Increased international sympathy for Russia and more power for China
Last week in discussing this summer’s FIFA World Cup in Russia, British Foreign Secretary Boris Johnson made a comparison with Hitler and the 1936 Summer Olympics. However, by this time in 2019, Putin and Russia might be the object of international sympathy as Bolton, Pompeo, Trump and the United States in alliance with Theresa May’s minority UK Government (if it survives that long) that employs Johnson overreach not only rhetorically as Johnson arguably did last week but in actual actions.
If the US intervenes in Syria, it likely drives even more sympathy toward Russia. Assad is not well liked globally but he is preferred to ISIS and Putin will no doubt cast the battle in those terms publicly.

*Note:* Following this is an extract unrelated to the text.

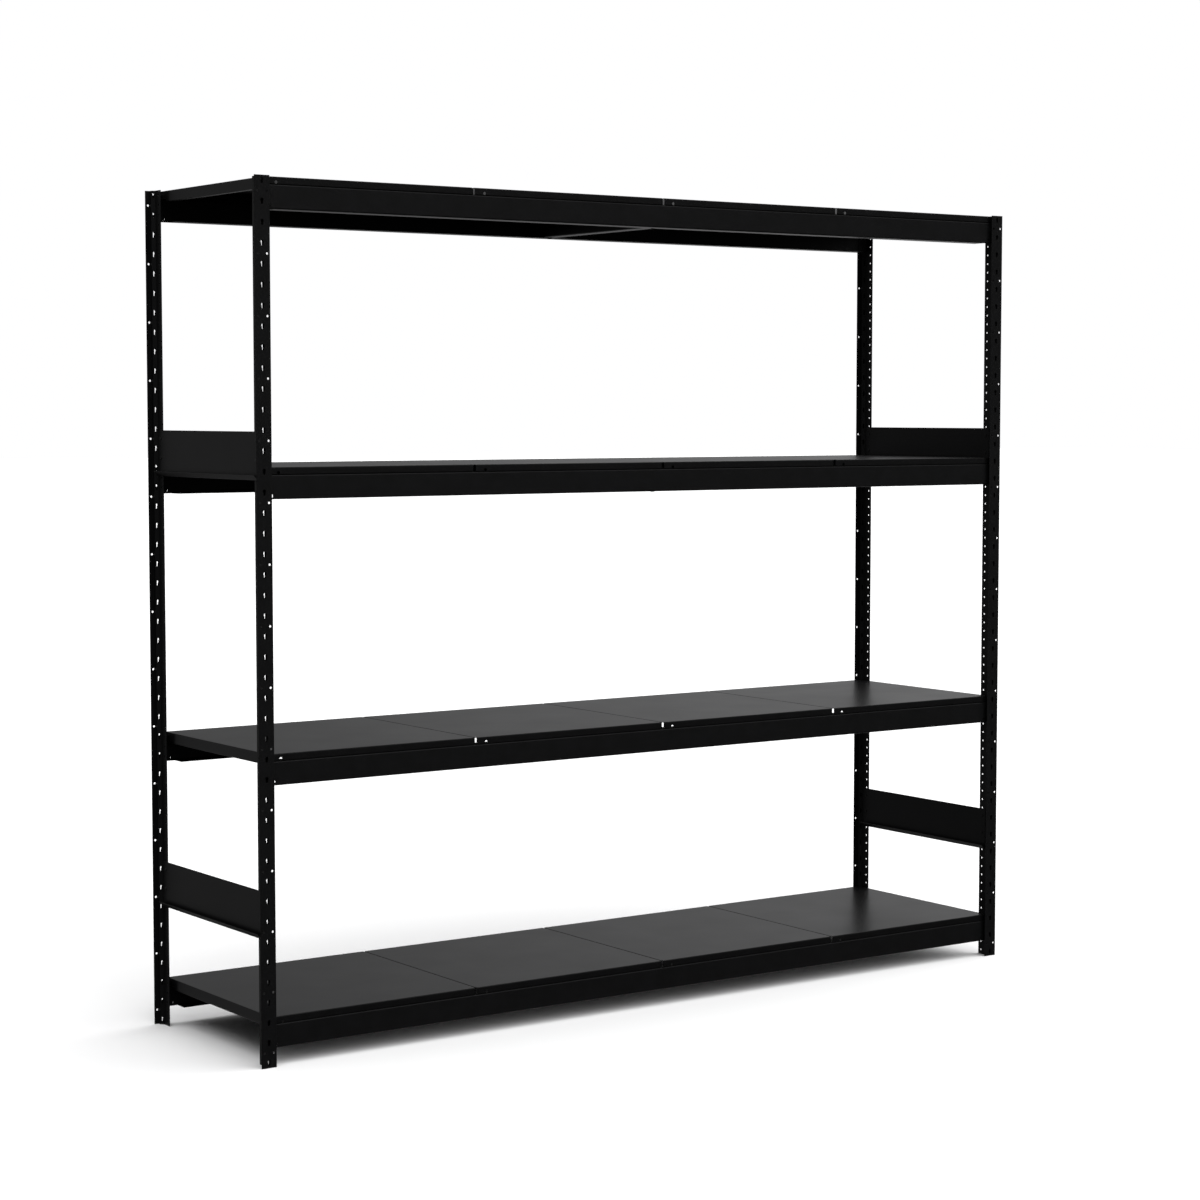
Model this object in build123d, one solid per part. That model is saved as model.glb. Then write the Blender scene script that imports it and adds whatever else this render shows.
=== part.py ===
# Boltless steel shelving: four T-posts, hook-in beams, lift-off deck panels, end braces.
# Millimetres, +Z up, front towards -Y.  The origin is on the floor at the centre of the plan.
from build123d import *
import os
from math import atan2, sqrt, tan

# ---- overall ----
post_height = 2209.8        # 87 in
post_spacing = 2438.4       # 96 in, post centre line to centre line
frame_depth = 609.6         # outer face of the front posts to outer face of the rear posts

# ---- T-post section, from the middle of the flange's outer face, y inwards ----
flange_width = 42.4
flange_thick = 1.8          # two layers, hemmed at the edges
sheet = 0.9
rib_half = 9.0              # hollow rib behind the flange
rib_straight = 12.0         # depth at which the rib's walls turn in to the web
web_half = 0.9              # two layers back to back
web_start = rib_straight + rib_half - web_half
web_end = 50.0
post_bend = 0.8

# ---- perforations in the posts ----
pitch = 50.8                # keyhole pitch, 2 in
first_keyhole = 12.7
keyhole_count = 44
keyhole_height = 15.0
keyhole_top_radius = 4.4
keyhole_low_radius = 3.0
rib_slot_width = 3.6        # slot in each slanted rib wall, behind every keyhole
rib_slot_x = 4.3
round_hole_radius = 3.0
round_hole_x = 13.0
round_hole_first = 38.1
round_hole_pitch = 152.4
web_hole_radius = 2.8
web_hole_y = 38.9
web_hole_pitch = 25.4
punch_past = 2.0            # how far each punching tool runs past the metal

# ---- levels, named from the floor up, with the keyhole that each upper hook is in ----
levels = {"bottom": 2, "lower": 15, "upper": 29, "top": 43}
deck_above_hook = 11.0      # deck surface above the middle of the upper hook's keyhole

# ---- beams ----
face_y = 10.5               # beam face and deck lip, behind the posts' outer face
beam_sheet = 1.6
beam_height = 60.3
beam_top_flange = 43.0
beam_low_flange = 42.0
beam_bend = 2.6
beam_start = 11.0           # beam end, from the post's centre line
low_flange_cutback = 30.0
low_flange_stub = 1.0       # what the cut-back leaves of the low flange, behind the face's sheet
end_hole = (7.0, 9.6)       # width and height
end_hole_x = 25.9
end_hole_up = 8.4           # above the beam's bottom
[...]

As far as China is concerned, they have directly benefited from Trump’s loose use of words on Twitter and meandering foreign policy already by consolidating power as a second global pole both economically and politically. The Bolton-Pompeo team is likely to further isolate the US from international opinion, particularly in the developing world where China is already overtaking the US as the nation to look to for economic investment and political inspiration.
Sympathy for North Korea, Venezuela and Islamists who target western interests
George W. Bush made the United States the object of hate throughout the world. Donald Trump has made us the object of ridicule. But adding Bush’s ideology to Trump’s rhetoric will actually make those who target the US from the dark corners of left-wing communism (North Korea), socialism (Venezuela) or right-wing religious fascism (ISIS, Iran, Hezbollah, Hamas, the Taliban, the Mujaheddin etc, etc, etc) seem reasonable. These groups will gain sympathy in parts of the west for clashing with Trump, Bolton and Pompeo’s America. That should NEVER happen but almost certainly will.
I had felt surviving four years of Trump might not be that difficult for the west given some of the pragmatic forces around the President on the foreign policy side. But now that hope is gone and now we’re going to see a return to the Bush years with an unstable reckless man as the President. Let’s hope we survive this in tact.